死神のふくしゅう(大人と子どものための世界のむかし話12 フィンランド、ノルウエーのむかし話/坂井玲子・山内清子・編訳/偕成社/1990年初版)

 ノルウエーの昔話でグリムの「死神の名付け親」と話型は同じです。       

 ビールづくりの親方のところで、長年奉公した若者が、小型のビール樽をもらって、国に帰る途中、樽がだんだん重くなります。

 ビールを一緒に飲んでくれる人を探している若者に、神さまが声をかけます。
 若者は、この世の人たちに差別をつけ、公平なあつかいをしないからと、これを断ります。
 次に出会ったのは、悪魔。人を苦しめ悩ませるからとこれも断ります。

 次に会ったのは死神。死神とは一緒にビールを飲みます。

 すると死神は、どんなにビールをのんでも、ビール樽がからにならないようにして、樽のビールが<いのちの水>となって、これを飲めば医者がみはなした病を治すことができるようにします。
 ただ、いのちの水の効力は死神が病人の足元にすわったときだけ。枕元にすわったら、いのちの水でも病人を助けることはできません。

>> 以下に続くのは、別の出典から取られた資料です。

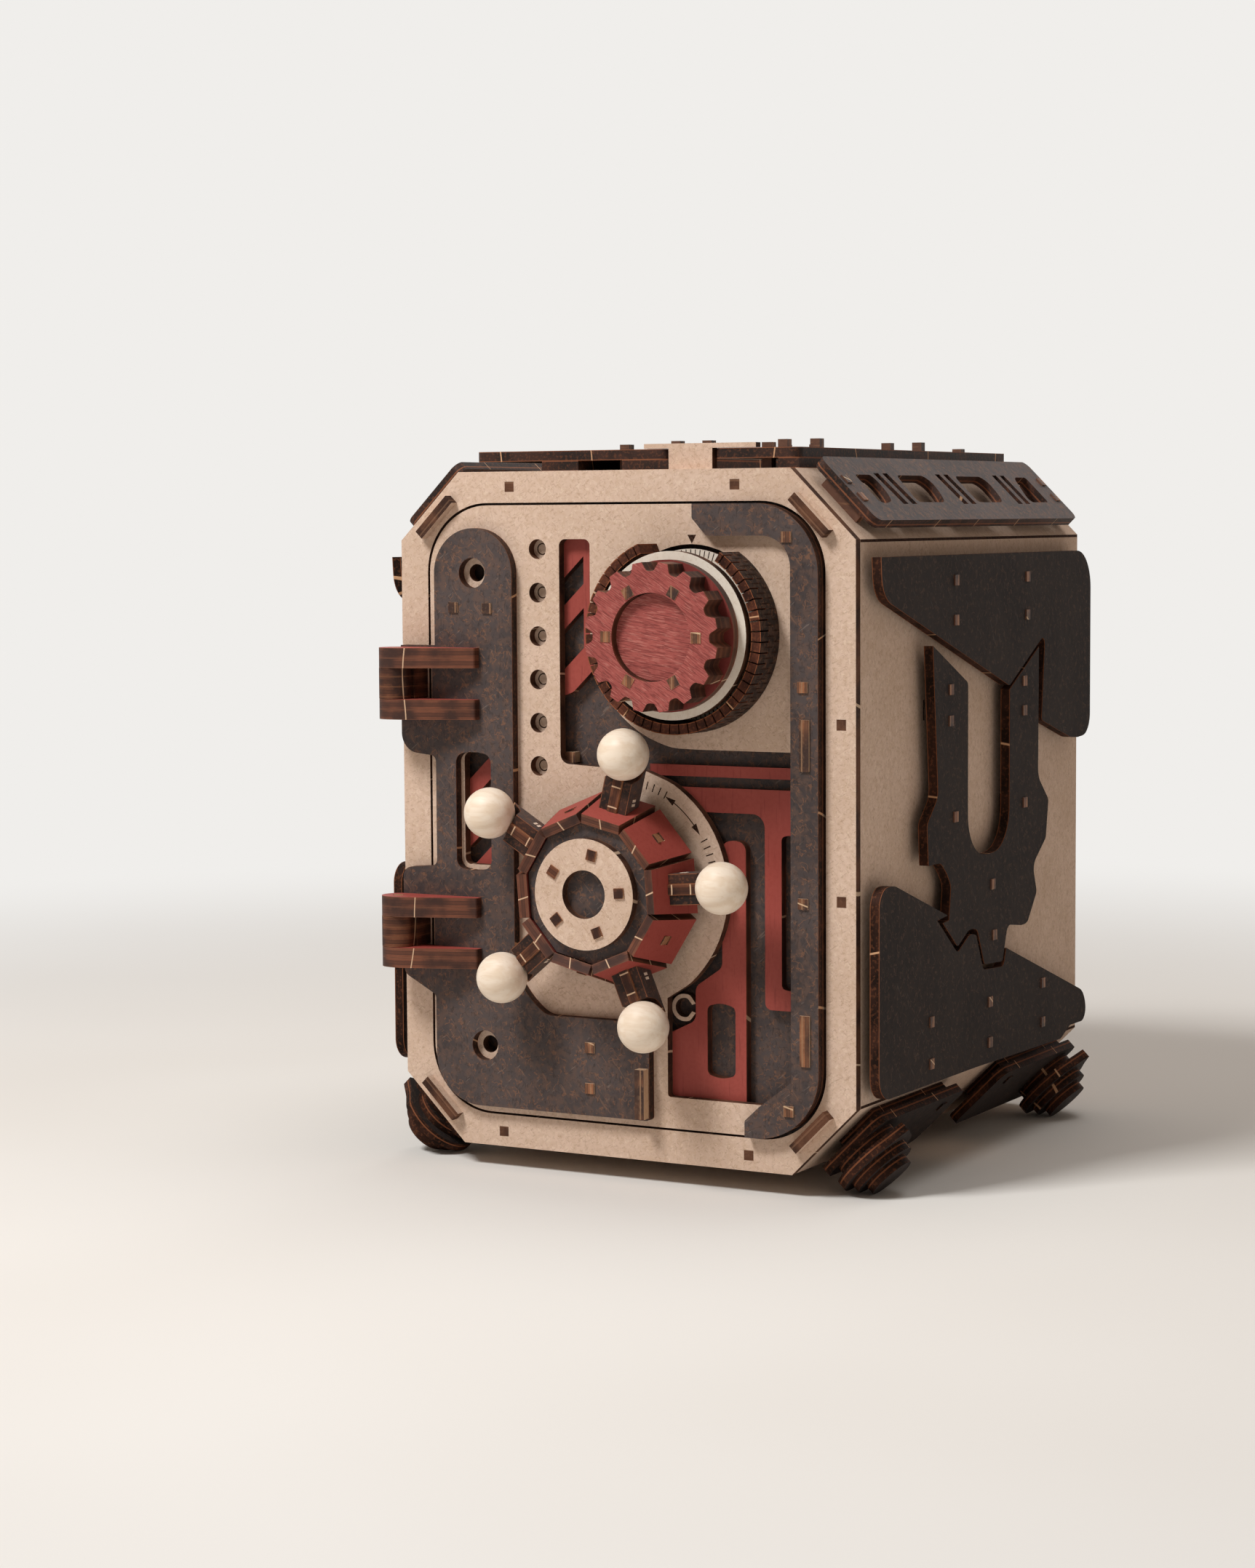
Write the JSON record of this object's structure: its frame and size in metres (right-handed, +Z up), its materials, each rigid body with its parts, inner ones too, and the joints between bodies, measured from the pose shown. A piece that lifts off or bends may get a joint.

 そののち、若者は有名な医者になり、あるお姫さまの病気を治すことになりますが、死神は枕元にすわっています。
 死神がうつらうつらといねむりをはじめたとき、若者はベッドをくるりとまわして、お姫さまの病気を治すことに成功しますが・・・。
 最後に、若者が主のいのりをとなえるところがでてきますが、印象に残る終わり方です。

 神さまを拒否した若者が、最後は神さまに祈るという皮肉な結末です。

 

 ノルウエーの民話(米原まり子・訳/青土社/1999年)では、「ビール樽を持った少年」というタイトルです。